Bikram Yoga, otherwise called as hot yoga, which is practiced in a heated environment, is gaining popularity.
The room temperature during 'hot yoga' sessions generally reaches till 90 to 105 degrees. The theory behind it is that hot yoga helps the body to sweat out toxins while allowing the practitioner to safely achieve deeper poses.
While the practice can offer health benefits and a sense of well-being, people practicing hot yoga, especially beginners, should take certain precautions, according to Diana Zotos, a certified yoga instructor and physical therapist in the Rehabilitation Department at Hospital for Special Surgery in Manhattan.
"The heat makes people feel as if they can stretch deeper into poses and can give them a false sense of flexibility. This can lead to muscle strains or damage to the joint, including ligaments and cartilage."
Zotos said people over 40 who have never done Bikram yoga may be at greater risk of injury, and she recommended they familiarize themselves with it prior to trying a class.
"There are many books and videos that describe this style and can demonstrate the poses and techniques."
"Since classes are constructed of the same 26 poses, people can become familiar with them beforehand."
Beginners should keep in mind that poses will require a certain level of leg, core and upper body strength, as well as balance, Zotos insisted.
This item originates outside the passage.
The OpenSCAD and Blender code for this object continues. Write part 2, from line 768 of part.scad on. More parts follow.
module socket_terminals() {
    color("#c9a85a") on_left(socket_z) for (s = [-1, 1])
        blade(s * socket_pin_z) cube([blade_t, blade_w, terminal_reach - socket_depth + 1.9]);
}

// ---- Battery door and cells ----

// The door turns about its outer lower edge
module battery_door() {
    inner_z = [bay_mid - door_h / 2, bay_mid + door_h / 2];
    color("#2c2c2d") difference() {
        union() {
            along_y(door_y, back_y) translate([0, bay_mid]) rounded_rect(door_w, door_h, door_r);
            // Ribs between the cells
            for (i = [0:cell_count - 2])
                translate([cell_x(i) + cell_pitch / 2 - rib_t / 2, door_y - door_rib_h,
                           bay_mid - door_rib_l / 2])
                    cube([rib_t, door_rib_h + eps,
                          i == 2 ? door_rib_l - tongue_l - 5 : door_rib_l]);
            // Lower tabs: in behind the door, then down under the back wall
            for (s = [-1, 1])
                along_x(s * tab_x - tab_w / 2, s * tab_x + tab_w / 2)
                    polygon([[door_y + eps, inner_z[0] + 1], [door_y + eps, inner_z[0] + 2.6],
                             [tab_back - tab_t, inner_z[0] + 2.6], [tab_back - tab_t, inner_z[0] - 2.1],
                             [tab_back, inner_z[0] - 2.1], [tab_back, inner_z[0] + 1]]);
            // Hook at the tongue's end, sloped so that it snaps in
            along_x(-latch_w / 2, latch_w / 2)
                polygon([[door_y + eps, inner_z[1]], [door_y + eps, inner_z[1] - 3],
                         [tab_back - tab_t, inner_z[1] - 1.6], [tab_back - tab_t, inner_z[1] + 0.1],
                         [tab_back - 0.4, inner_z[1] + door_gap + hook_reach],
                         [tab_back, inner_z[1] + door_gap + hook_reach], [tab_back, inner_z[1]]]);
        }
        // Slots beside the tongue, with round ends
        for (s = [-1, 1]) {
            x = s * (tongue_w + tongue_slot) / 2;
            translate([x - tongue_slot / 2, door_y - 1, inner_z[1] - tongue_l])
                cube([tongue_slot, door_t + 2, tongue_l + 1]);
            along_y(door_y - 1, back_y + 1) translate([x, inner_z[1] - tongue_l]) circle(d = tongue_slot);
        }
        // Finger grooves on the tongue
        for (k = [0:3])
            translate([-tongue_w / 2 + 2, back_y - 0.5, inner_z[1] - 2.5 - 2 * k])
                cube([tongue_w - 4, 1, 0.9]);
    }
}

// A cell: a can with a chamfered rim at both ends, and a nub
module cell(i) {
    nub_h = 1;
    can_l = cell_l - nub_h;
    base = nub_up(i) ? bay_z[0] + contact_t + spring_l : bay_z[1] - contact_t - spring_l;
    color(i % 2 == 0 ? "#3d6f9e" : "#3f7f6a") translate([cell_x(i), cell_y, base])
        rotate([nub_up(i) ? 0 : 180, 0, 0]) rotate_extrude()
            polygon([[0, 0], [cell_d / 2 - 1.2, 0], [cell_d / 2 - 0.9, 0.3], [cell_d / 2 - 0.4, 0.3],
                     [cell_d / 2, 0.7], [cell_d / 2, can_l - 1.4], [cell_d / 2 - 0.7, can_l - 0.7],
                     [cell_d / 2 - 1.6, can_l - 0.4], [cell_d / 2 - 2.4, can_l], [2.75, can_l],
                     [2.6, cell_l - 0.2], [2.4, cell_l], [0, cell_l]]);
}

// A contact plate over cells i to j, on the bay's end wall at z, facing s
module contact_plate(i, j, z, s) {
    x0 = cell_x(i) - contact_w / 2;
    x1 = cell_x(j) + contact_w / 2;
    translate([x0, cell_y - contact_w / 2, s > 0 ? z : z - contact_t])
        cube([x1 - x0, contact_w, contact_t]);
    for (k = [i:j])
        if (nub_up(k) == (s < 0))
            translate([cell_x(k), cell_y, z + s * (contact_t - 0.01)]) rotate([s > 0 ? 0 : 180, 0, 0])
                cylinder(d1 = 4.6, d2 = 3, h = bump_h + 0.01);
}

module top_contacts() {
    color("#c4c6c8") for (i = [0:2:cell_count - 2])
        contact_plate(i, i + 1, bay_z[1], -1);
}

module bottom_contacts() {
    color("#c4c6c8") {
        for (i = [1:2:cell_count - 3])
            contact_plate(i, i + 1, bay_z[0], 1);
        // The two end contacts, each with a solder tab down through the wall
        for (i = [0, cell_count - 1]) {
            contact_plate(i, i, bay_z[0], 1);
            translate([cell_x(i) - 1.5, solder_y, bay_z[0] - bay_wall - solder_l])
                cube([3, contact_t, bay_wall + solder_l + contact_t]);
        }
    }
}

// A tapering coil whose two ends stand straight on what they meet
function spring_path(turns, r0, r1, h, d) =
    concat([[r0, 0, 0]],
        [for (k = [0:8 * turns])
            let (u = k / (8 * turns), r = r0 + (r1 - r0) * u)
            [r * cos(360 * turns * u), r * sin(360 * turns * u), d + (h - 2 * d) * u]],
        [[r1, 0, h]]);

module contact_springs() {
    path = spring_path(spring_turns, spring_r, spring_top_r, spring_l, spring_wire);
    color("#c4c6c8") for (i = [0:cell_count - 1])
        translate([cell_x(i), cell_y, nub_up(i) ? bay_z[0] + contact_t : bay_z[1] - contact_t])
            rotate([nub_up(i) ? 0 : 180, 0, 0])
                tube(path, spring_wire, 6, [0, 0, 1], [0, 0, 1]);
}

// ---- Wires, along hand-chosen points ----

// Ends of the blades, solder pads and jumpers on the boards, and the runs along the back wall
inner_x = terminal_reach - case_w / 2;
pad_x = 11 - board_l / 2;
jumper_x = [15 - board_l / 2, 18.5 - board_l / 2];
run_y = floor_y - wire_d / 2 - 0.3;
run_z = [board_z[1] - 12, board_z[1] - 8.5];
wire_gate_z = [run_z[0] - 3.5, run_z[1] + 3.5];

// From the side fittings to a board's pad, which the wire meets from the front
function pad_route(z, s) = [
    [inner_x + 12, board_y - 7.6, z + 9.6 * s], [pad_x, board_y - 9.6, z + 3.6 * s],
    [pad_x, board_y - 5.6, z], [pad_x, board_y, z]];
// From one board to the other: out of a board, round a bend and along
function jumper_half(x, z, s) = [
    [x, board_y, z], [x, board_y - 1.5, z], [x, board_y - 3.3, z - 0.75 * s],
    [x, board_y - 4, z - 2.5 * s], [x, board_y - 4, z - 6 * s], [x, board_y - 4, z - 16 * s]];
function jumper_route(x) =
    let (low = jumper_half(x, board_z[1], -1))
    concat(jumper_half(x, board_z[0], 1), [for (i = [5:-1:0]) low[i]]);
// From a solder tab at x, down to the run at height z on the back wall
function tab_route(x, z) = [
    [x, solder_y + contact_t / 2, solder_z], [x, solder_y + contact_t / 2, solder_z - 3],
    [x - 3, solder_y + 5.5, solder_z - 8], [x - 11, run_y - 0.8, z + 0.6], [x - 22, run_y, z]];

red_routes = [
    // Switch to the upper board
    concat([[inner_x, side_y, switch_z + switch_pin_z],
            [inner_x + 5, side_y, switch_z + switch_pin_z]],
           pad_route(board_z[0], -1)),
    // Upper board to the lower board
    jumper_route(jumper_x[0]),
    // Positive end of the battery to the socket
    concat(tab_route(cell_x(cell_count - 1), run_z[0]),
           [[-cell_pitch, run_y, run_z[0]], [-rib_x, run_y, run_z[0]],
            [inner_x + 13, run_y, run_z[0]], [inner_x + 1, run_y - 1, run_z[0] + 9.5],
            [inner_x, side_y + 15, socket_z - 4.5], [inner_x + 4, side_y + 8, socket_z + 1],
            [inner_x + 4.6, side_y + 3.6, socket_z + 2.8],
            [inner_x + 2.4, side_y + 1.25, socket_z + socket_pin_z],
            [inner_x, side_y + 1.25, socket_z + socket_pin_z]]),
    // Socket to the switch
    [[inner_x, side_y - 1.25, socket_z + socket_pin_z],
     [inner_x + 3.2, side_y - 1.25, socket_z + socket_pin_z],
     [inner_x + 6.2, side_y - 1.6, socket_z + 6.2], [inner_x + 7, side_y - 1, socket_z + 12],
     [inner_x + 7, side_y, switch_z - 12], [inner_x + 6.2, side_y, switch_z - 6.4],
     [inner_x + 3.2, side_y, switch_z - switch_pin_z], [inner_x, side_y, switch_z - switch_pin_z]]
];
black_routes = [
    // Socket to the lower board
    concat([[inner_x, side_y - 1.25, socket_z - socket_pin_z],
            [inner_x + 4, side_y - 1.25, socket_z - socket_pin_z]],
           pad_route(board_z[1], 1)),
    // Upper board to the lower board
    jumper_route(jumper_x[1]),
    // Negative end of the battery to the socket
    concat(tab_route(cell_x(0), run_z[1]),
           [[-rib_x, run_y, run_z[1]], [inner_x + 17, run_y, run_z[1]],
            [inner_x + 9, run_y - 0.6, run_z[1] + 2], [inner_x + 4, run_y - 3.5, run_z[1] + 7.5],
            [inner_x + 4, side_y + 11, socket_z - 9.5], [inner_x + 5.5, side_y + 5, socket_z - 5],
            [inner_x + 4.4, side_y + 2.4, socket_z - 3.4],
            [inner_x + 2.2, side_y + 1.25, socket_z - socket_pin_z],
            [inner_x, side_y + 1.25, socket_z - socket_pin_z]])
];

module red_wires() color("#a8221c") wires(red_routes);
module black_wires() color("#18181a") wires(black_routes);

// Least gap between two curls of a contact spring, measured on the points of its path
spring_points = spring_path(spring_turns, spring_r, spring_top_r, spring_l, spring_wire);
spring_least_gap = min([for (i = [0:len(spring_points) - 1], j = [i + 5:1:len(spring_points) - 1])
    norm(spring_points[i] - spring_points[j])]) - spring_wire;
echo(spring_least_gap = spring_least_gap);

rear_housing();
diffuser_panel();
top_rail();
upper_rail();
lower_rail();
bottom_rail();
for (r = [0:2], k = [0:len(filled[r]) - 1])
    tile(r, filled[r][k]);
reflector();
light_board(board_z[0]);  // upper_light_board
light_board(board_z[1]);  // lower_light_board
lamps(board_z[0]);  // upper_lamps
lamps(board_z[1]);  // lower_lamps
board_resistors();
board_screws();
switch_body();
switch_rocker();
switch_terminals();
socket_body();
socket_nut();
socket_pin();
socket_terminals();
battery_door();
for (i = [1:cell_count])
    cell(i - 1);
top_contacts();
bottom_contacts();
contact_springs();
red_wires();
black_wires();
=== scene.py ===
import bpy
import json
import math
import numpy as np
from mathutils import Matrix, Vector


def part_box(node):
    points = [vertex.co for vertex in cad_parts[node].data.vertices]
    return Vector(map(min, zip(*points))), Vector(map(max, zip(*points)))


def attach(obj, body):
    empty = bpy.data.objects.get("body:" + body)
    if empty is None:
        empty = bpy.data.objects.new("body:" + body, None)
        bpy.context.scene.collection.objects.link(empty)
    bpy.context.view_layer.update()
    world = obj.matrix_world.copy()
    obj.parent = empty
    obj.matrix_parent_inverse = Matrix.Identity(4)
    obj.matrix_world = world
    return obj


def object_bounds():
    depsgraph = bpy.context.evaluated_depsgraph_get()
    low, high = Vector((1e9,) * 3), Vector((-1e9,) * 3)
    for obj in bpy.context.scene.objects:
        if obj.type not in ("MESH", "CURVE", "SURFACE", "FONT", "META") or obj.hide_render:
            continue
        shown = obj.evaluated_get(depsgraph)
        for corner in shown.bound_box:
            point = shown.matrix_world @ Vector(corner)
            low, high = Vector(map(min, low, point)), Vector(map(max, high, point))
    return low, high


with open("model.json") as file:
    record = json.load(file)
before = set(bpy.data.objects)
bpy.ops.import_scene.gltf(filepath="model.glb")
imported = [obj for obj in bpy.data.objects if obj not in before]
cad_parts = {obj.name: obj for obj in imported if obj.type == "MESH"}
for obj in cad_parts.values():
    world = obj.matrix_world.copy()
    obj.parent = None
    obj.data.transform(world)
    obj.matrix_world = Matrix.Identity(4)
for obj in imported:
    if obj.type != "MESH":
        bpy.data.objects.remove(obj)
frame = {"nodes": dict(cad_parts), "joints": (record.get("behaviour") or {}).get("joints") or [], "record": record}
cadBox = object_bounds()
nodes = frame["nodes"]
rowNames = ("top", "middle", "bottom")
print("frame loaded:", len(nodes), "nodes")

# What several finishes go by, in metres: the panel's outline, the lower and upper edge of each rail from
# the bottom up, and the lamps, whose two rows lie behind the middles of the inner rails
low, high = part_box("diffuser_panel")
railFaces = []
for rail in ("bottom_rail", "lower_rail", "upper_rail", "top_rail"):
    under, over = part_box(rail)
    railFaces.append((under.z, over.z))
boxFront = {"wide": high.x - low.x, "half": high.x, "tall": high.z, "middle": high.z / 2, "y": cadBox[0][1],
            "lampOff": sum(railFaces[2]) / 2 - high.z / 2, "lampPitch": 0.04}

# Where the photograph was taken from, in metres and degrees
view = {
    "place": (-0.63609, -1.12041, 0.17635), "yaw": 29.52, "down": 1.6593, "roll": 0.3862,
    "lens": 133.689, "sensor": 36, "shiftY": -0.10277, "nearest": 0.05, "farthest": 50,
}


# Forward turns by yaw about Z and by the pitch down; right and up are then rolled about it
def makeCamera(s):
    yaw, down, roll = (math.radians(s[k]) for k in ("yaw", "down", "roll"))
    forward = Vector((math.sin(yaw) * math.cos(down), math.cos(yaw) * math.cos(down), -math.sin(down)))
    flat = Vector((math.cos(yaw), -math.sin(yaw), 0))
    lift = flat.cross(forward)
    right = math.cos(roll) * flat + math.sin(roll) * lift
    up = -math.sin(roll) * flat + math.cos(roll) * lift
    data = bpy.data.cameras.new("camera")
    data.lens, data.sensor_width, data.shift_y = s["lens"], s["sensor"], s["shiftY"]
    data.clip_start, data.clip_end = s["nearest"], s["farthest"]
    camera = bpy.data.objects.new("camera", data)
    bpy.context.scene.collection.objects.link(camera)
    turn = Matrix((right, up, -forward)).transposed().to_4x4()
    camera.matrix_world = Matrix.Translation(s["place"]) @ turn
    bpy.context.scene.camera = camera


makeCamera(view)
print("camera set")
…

People should also have a tolerance for stretching and moderate flexibility in their legs and spine.
"The heat factor also puts more strain on the heart and challenges endurance. That being said, people should be of good cardiovascular health; have healthy hip, knee, spine and shoulder joints; shouldn't have balance or neurological issues; and should have a general tolerance for excessive heat," she advised.
Zotos said that it's especially important that anyone who has hypertension, low blood pressure or heart disease check with their cardiologist before trying hot yoga.